- Leader: Edward Foley
- Founded: 1989
- Merton London Borough Council: 2 / 57

Website
- www.mertonpark.org.uk

= Merton Park Ward Residents Association =

Merton Park Ward Residents Association (MPWRA) is a residents association, active in the Merton Park ward. The MPWRA has two councillors on Merton London Borough Council, and for this purpose is registered as the political party Merton Park Ward Independent Residents.

==History==
The MPWRA was formed in 1989 in order to contest the October 1989 Merton Park by-election, caused by the resignation of a Conservative councillor. The MPWRA opposed the proposed extension of the A24 relief road across a corner of the Merton Park Conservation Area, which required the demolition of several Victorian houses. At the by-election, Bridget Smith was elected for the MPWRA; this hung the council. In the following year's borough general election, the MPWRA gained all three council seats of the Merton Park ward, becoming the third-largest party on the council. The A24 relief road was not extended.

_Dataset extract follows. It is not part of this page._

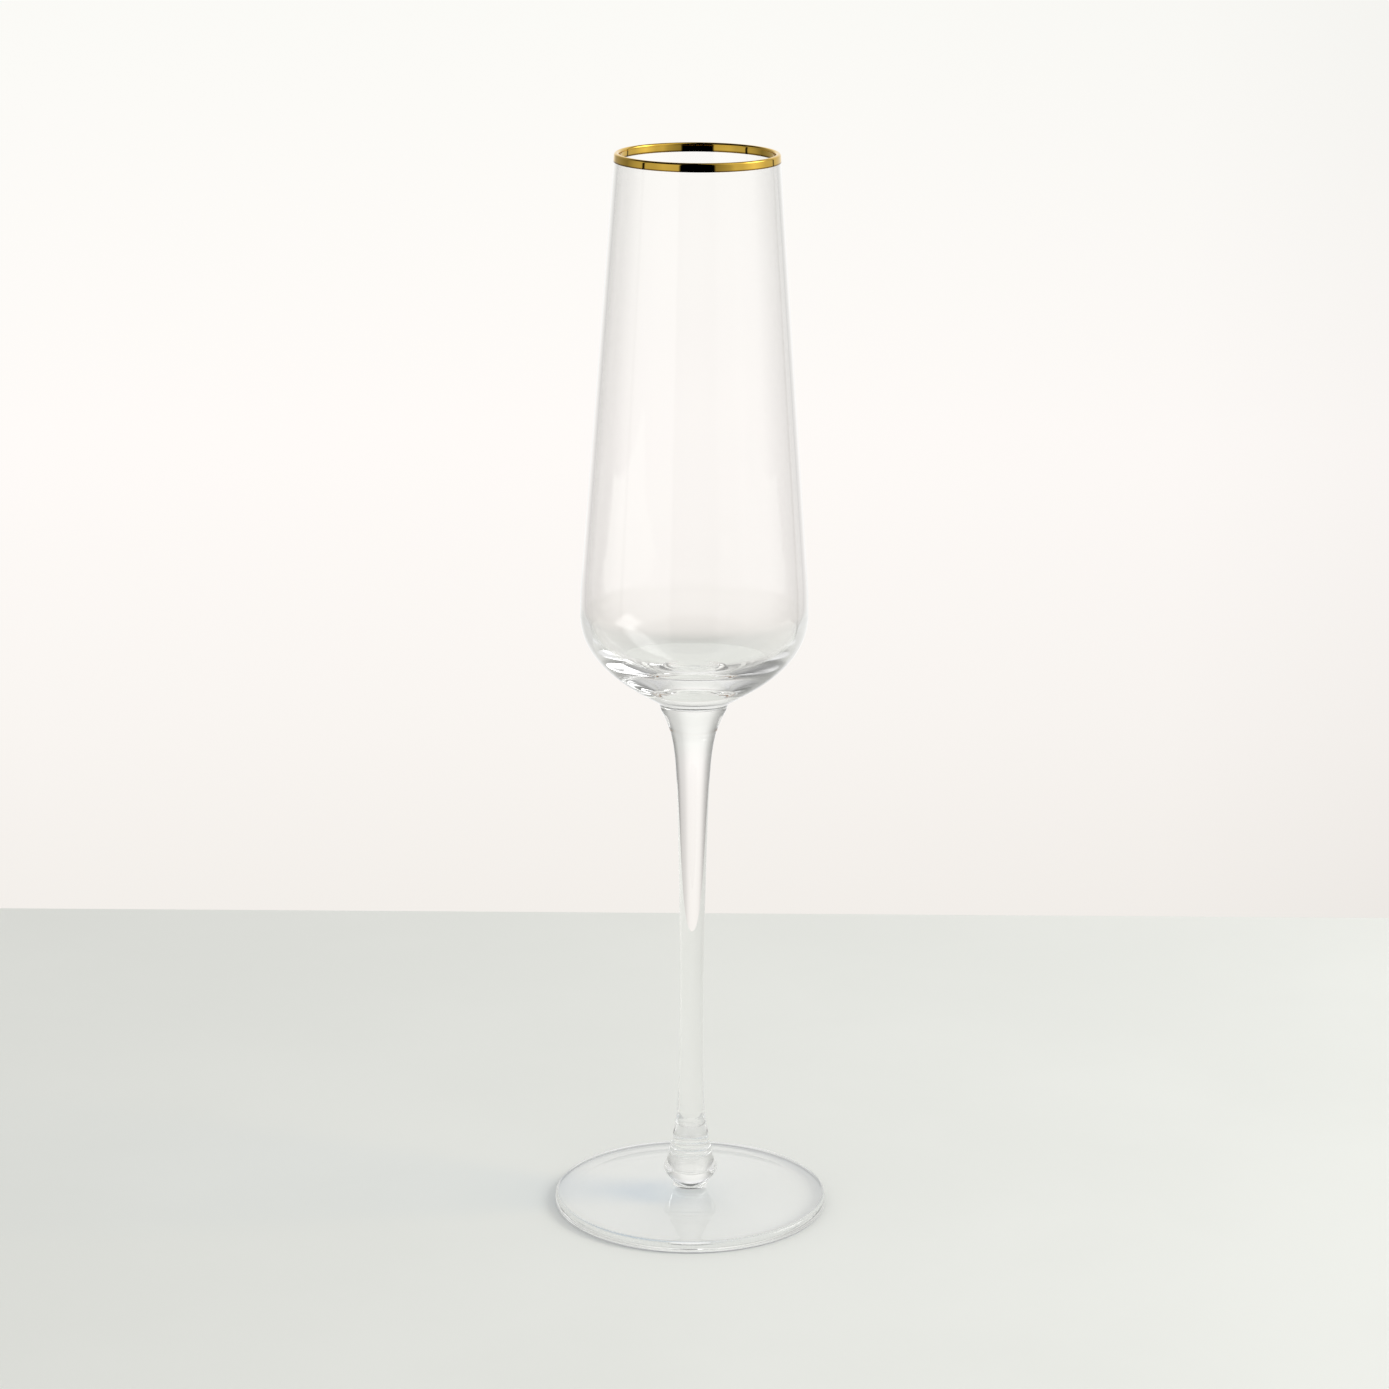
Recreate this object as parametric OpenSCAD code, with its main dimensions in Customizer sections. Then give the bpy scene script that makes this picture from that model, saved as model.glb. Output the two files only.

The MPWRA held every seat in the ward in all subsequent elections, although the number of seats for the ward was reduced to two ahead of the 2022 elections. After the 2010 elections, the MPWRA provided support for a minority Labour administration until Labour regained a majority at the 2014 elections. Following seat gains for the Liberal Democrats on other wards at the 2018 elections, the MPWRA became the fourth-largest party on the council.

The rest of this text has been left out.